For some reason, Custer was having none of this. Was he tired of scouts always seeing danger that wasn’t there and their forecasts not verifying? Did he hold the scouts in low regard? Was he listening, or was he instead preoccupied with the opportunity which he thought was finally at hand for him to receive the glory he had long felt was his due? Was he distracted by squabbles and political infighting among his officers and men? Did he lack respect for the Sioux nation as warriors; did he expect them to run? In the event, could he and his men have been saved if others of his force had made different choices and decisions as the conflict began? Historians have suggested all these and other possible explanations.
The reality? Probably some blend of all these factors. We’ll never know. All we’re told is that the Cree scouts, having failed to get the message through, ceremonially prepared themselves to die, and then fought alongside the doomed soldiers.
Like those Cree scouts, today’s environmental scientists are specifically trained, and funded, to do precisely what they’re doing: look for problems, ferret them out early, help in the search for solutions. From my ringside seat, it looks as if they’re taking their responsibilities seriously. Furthermore, they see their job as going beyond the documentation of human failure – and helping to change and improve future outcomes. So they’re getting the science message out — and not stopping there.
But the message is falling on deaf ears. Many policy makers think the problems are real enough, but are less pressing than the need to create jobs, jump-start the economy, disengage from the Middle East, provide health care, and the rest. Some are more worried about personal ambitions and political enemies; they find it easier or more expedient to impugn scientists’ motives, stereotype them as “ivory-tower,” hammer them for “overwarning, etc.” than to take action.
Over the years, I’ve been particularly close to natural and social scientists who study disasters – “catastrophe” in Roger’s language. They see a lot of problems coming. One concern for decades was New Orleans and the flooding threat (from heavy rain, from hurricane storm surge, from Mississippi flooding). They have been warning of this. But when Katrina hit, these scientists weren’t high-fiving each other, saying “we told them so.” Far from it. The time since has been a time of grieving and soul-searching… “what more could we have done to get people to take action? How could we have framed or articulated our message differently?”
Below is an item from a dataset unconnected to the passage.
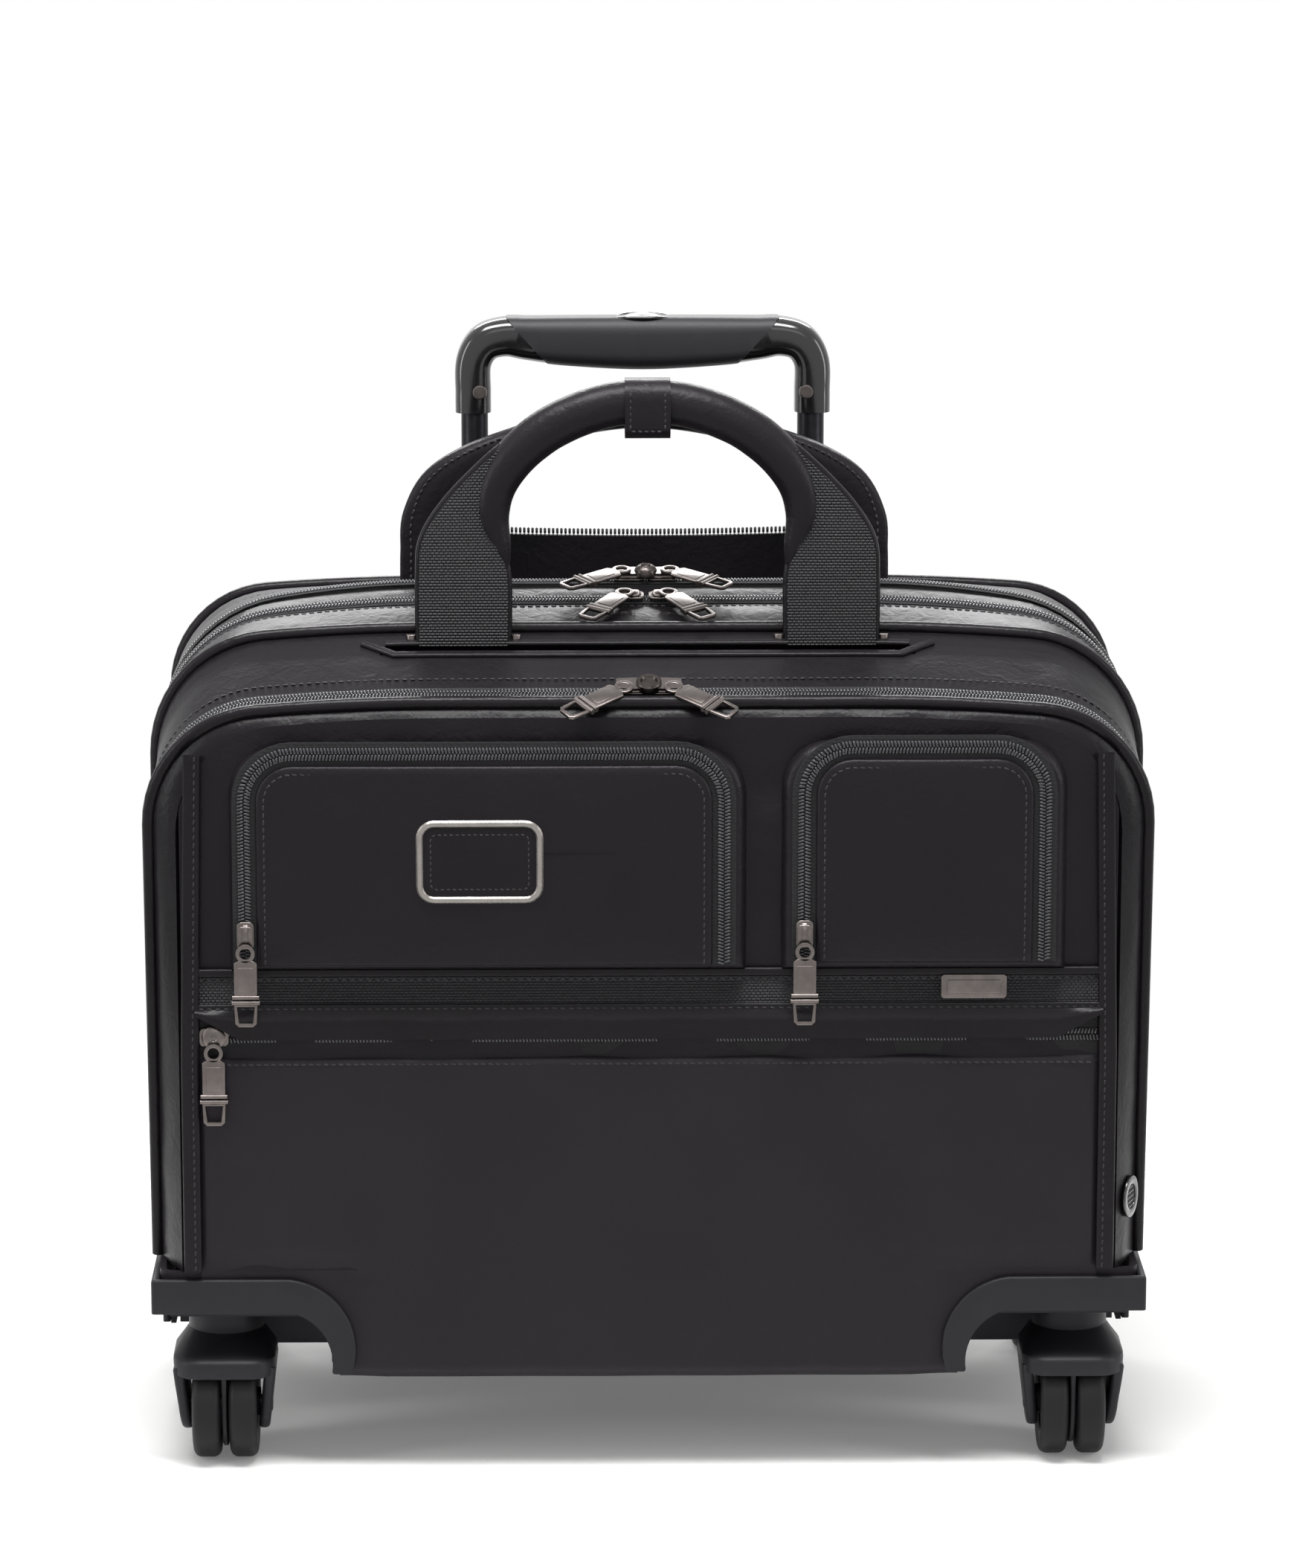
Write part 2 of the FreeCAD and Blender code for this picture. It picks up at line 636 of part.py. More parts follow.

So, my hope is that Roger and others (for there are many who share his views), will allow for the possibility that just maybe the worried scientists are as high minded as everyone else. Just maybe they see themselves not just scientists, but as scientist-citizens, as taxpayers and voters and parents and neighbors. Just maybe they are correctly seeing major calamity massing ahead.
When word of the Battle of the Little Bighorn reached the country back on the East coast, there was a lot of clucking of tongues of those who were (really, when you think about it) unaffected, and they went on with their same old business-as-usual agenda. Only belatedly have we all come to realize that our displacement and treatment of indigenous peoples wasn’t the country’s finest hour or wisest policy.
By contrast, with regard to today’s suite of environmental problems, we’re all on the front lines; we’re all in this together. There is no enemy. Nor is there an unaffected “back East.”
[1] There’s an old adage: price, quality, speed? Choose any two.
Thank you for your response to my post. I suspect that part of my knee jerk reaction to the urban air pollution comment is because I am an environmental scientist. I have been working in this field for over 30 years both as a consultant to EPA and in the electric generating industry. I am tired of the wolf is at the door messages we frequently hear. For example, I look at the progress that has been made by the electric generators since 1990 (consider that in NY, SO2 mass at coal fired plants has dropped 89%) but there is still pressure for more reductions. Given that one of the few absolutes is that controlling the last 5% of pollution is exponentially more expensive than the first 90%, I am convinced that we are in the range of diminishing benefits for more reductions. Nonetheless there still are refrains like “urban air pollution is getting worse” from folks outside the front lines of environmental control.
So here’s my problem. Just what action do you think the ”worried scientists” want to take? My impression is that there are advocates of action that just want to shut down existing power plants without any comprehension of the unintended consequences. I worry about the reliability of the electrical grid and think that we are nowhere near ready to rely on renewables. I also think other advocates are convinced that coal plants are evil and that if we just could calculate all the negative external costs then surely every one of them would be shut down. But at the same time they ignore that there are external benefits to cheap electricity in this country and would deny coal-fired electricity even to those who don’t have access to any electricity elsewhere. The bottom line is that many of these advocates don’t have expertise in environmental control and implementation.
I have been reading the recently released New York Climate Action Plan (http://nyclimatechange.us/InterimReport.cfm). That document is a classic example of the warning from those scientists that you defend. However, when you read through the document there isn’t enough emphasis upon the fact that global warming effects are more a matter of degree than an entirely new impact. Like Katrina and New Orleans, a major hurricane is going to hit New York City with or without any global warming. If global warming forecasts are correct there is more of a chance and there will be more strength but any major hurricane is going to be a catastrophe.
I believe we need to take actions to adapt to existing threats that will also improve our ability to react to environmental changes. However, those changes have to be reasonable or based on my experience the unintended consequences will be significant. I personally think the relentless barrage of warnings of doom are doing more harm than good for implementing the common sense actions needed. Your parallel of the Battle of Little Bighorn is my parallel to the little boy who cried wolf.
Thank you, Roger. I hope you have the opportunity sometime to read the posts taken as a whole; they should provide answers to some of your concerns.